Ini Kata Orang-Orang yang sudah Nonton Film The Batman
Rabu, 02 Maret 2022 - 06:50 WIB
The Batman secara resmi telah tayang di bioskop. Dibintangi Robert Pattinson, film besutan Matt Reeves ini menampilkan sisi lain Batman sebagai detektif. Sejumlah orang yang telah menonton film ini sebelum resmi tayang di bioskop pun membagikan pengalaman mereka saat menonton film ini.
The Batman juga menampilkan Zoe Kravitz sebagai Selina Kyle/Catwoman, Jeffrey Wright sebagai Kapten Jim Gordon, Andy Serkis sebagai Alfred Pennyworth, Colin Farrel sebagai Penguin, Paul Dano sebagai Riddler dan lain-lain. Film ini ber-setting di Gotham City di masa menjelang pemilihan wali kota. Di tengah persaingan ketat antarpara kandidat, serangkaian pembunuhan berantai terjadi. Batman pun turun tangan untuk mengungkap siapa pelakunya.

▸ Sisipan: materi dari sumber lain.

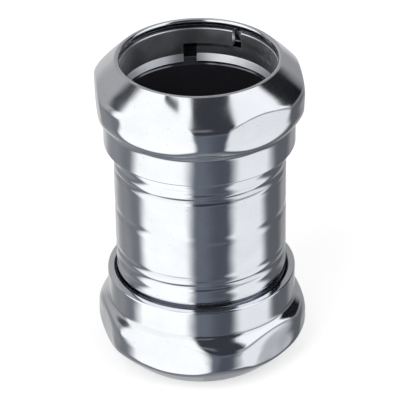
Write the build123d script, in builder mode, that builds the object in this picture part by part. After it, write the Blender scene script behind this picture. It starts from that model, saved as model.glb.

Dari review awal, film ini telah meraih sertifikat fresh dari Rotten Tomatoes dan mendapatkan skor tinggi di situs tersebut. Ini mengindikasikan kalau The Batman layak untuk ditonton. Sebagian besar kritikus memuji bagaimana perjalanan karakter itu di film tersebut.
“The Batman masuk hati karakter itu sementara mempertahankan rasa kemanusiaannya. Film ini membumi di saat mengeksplorasi kedalaman korupsi di Gotham, sementara memamerkan kemampuan vigilante itu sebagai detektif cerdas. Reeves dan timnya telah meracik sebuah film Batman yang menawarkan sisi lain ke pahlawan yang sudah dikenal dan disukai audiens itu. Dengan adegan aksi yang mengasyikkan, cerita berlapis dan pedih, karakterisasi mendalam, The Batman adalah tambahan yang bernilai bagi slot live-action DC,” tulis Maea Abdulbaki dari Screen Rant.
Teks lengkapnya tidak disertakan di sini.